Я не заметил глубокой сосредоточенности на их лицах. Ламы наблюдали за зрителями и верующими — несколькими пожилыми мужчинами, а возможно, и женщинами, что трудно установить, поскольку женщины под старость бреют головы, одеваются так же, как мужчины. Вознесение молитв значительно больше походило на однообразную работу, чем на отправление духовного акта. Под этим углом зрения я увидел в них людей, выполняющих служебные обязанности. Напрашивался вопрос: что заставляет их оставаться верными своей профессии? Вероятно, им крупно повезло в жизни, и они хорошо понимают это. Ламы отличались от других глубоким внутренним покоем, достоинством, даже торжественностью, что, несомненно, имело под собой глубокую психологическую основу. Большую роль здесь наверняка играла принадлежность к клану, поскольку монашеский орден — не что иное, как клан, группа, партия, ложа, дающая своим членам опору, чувство, что они не одиноки в противопоставлении остальному миру, что каждый из них стоит перед этим миром как представитель этого клана, и поэтому для них не существует крайней опасности. Братство не допустит гибели брата.

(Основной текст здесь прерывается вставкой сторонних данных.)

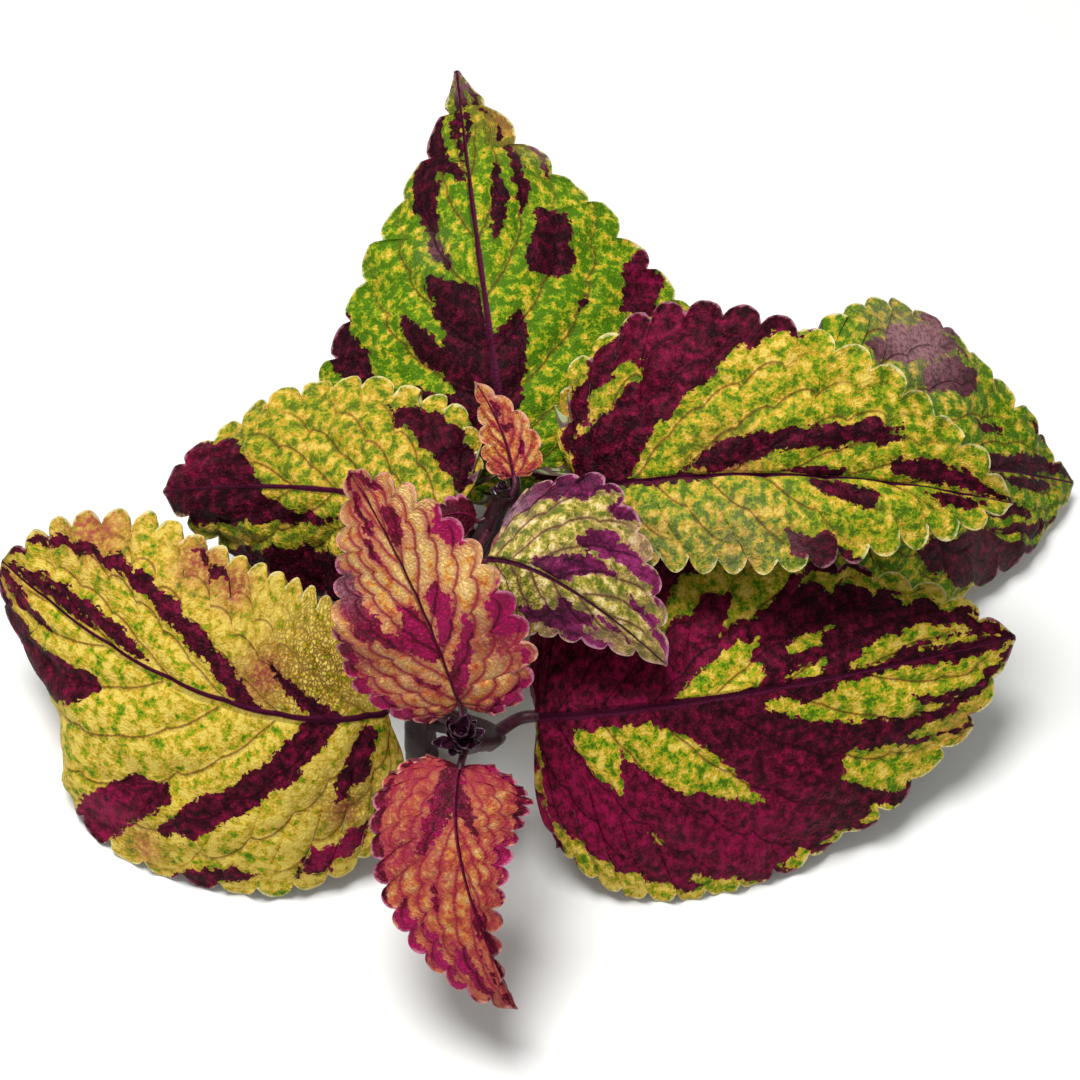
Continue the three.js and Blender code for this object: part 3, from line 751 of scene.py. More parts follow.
def add(tree: Tree, kind: str, *inputs: object, **settings: object) -> bpy.types.bpy_prop_collection:
    """Adds a node with its settings and links.

    Args:
        tree: The tree that gets the node.
        kind: The node's type name.
        inputs: Its first inputs in order, or one dictionary of inputs by index or identifier. Each
            is a value, the socket that feeds it, or a list of such sockets.
        settings: The node's properties.

    Returns:
        The node's outputs.
    """
    node = tree.nodes.new(kind)
    for key, value in settings.items():
        setattr(node, key, value)
    given = inputs[0] if inputs and isinstance(inputs[0], dict) else dict(enumerate(inputs))
    by_identifier = {socket.identifier: socket for socket in node.inputs}
    for key, value in given.items():
        socket = node.inputs[key] if isinstance(key, int) else by_identifier[key]
        for source in value if isinstance(value, list) else [value]:
            if isinstance(source, Socket):
                tree.links.new(source, socket)
            else:
                socket.default_value = source
    return node.outputs


def new_material(name: str) -> Material:
    """A material with an empty tree."""
    material = bpy.data.materials.new(name)
    material.use_nodes = True
    material.node_tree.nodes.clear()
    return material


def painted(tree: Tree, colour: object, *coats: tuple[Socket, object]) -> Socket:
    """Paints coats over a colour.

    Args:
        tree: The material's tree.
        colour: The colour beneath, a socket or a linear colour.
        coats: How much each coat covers, and its colour.

    Returns:
        The colour that shows.
    """
    for share, over in coats:
        mix = {"Factor_Float": share, "A_Color": colour, "B_Color": over}
        colour = add(tree, "ShaderNodeMix", mix, data_type="RGBA")[2]
    return colour


def end_in_skin(
    tree: Tree, colour: Socket, height: Socket, bump: tuple[float, float], **gloss: float,
) -> None:
    """Ends a material in a skin with relief.

    Args:
        tree: The material's tree.
        colour: The skin's colour.
        height: Its relief.
        bump: The relief's strength, and how many millimetres a height of 1 is.
        gloss: Further inputs of the shader, by name with _ for a space.
    """
    relief = {"Strength": bump[0], "Distance": bump[1] * MM, "Height": height}
    named = {name.replace("_", " "): value for name, value in gloss.items()}
    normal = add(tree, "ShaderNodeBump", relief)["Normal"]
    skin = add(tree, "ShaderNodeBsdfPrincipled", {"Base Color": colour, "Normal": normal, **named})
    add(tree, "ShaderNodeOutputMaterial", {"Surface": skin["BSDF"]})


# --- finishes -----------------------------------------------------------------------------------


@dataclass(frozen=True)
class LeafColours:
    """Pigments of a blade's upper face, with painted shade in its sunken veins, and how its cells and cross
    veins lie, in millimetres.
    """

    name: str
    light: tuple[str, str, str, str]
    dark: tuple[str, str, str]
    blush: str
    grey: str
    fringe: str  # the light ground beside a dark patch
    fringe_reach: float
    fringe_amount: float
    rim_light: str
    rim_dark: str
    # Vein colours and strengths: the veins' own colour, darkened further as painted shade where they lie
    # sunken.
    vein_and_groove_shade_on_light: str
    vein_and_groove_shade_on_dark: str
    midrib: str
    vein_amount: float
    vein_width: float
    vein_fade: tuple[float, float]  # from the margin: where side veins start, and where they are full
    flank_amount: float  # how much blush lies along both sides of a side vein
    rung_pitch: float
    rung_amount: float
    rung_depth: float
    cell: float
    roughness: float
    specular: float


# A mature coleus blade: soft leaf cells under a matt, finely downy skin. Chlorophyll lies in
# blotches over yellow, and red sap colours patches that stop at the veinlets.
# Its vein colours, like those of the leaves below, hold painted shade in the sunken veins besides the veins'
# own colour.
MOSAIC_LEAF = LeafColours(
    name="coleus_mosaic_leaf",
    light=("#48700a", "#87a218", "#c8a024", "#e2ca5a"), dark=("#20030b", "#5c0a26", "#960e46"),
    blush="#a5543f", grey="#9a7074", fringe="#7d5a1e", fringe_reach=1.6, fringe_amount=0.28,
    rim_light="#e4d79a", rim_dark="#a5707c", vein_and_groove_shade_on_light="#5c2a16", vein_and_groove_shade_on_dark="#240410",
    midrib="#4b0c2c", vein_amount=0.68, vein_width=0.46, vein_fade=(2.0, 14.0), flank_amount=0.08,
    rung_pitch=3.4, rung_amount=0.3, rung_depth=0.1, cell=1.25, roughness=0.55, specular=0.1,
)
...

Они полны чувства собственного достоинства, ибо они — духовники, постоянно несущие на себе символы превосходства. Пурпурной одеждой-сигналом ламы демонстрируют толпе цену своего «я». Эти милостивые посредники между просящими и Великим Знаком Вопроса могут не принять жертву, не позволить принести ее, не впустить в храм, отгородить от бога. К ним приходят верующие просить о спасении, а кто из монахов откажется от этого, а также от мнения, служащего им поддержкой, что выиграли уже при жизни и что они из тех немногих, которым повезло; самим облачением в соответствующие одежды ламы обеспечили себе место над толпой. Нет способа надежнее. Быть может, именно поэтому в храмах весьма часто раздаются призывы к смирению.
Потемнело рано, низко нависли тучи, луны не было видно. Мы собрались в гостинице. Зофья после целого дня официальных встреч и переговоров, работы над документами — соглашением о разделе коллекций между двумя странами и о территории раскопок — нашла в себе силы пригласить участников экспедиции в свой номер на именины.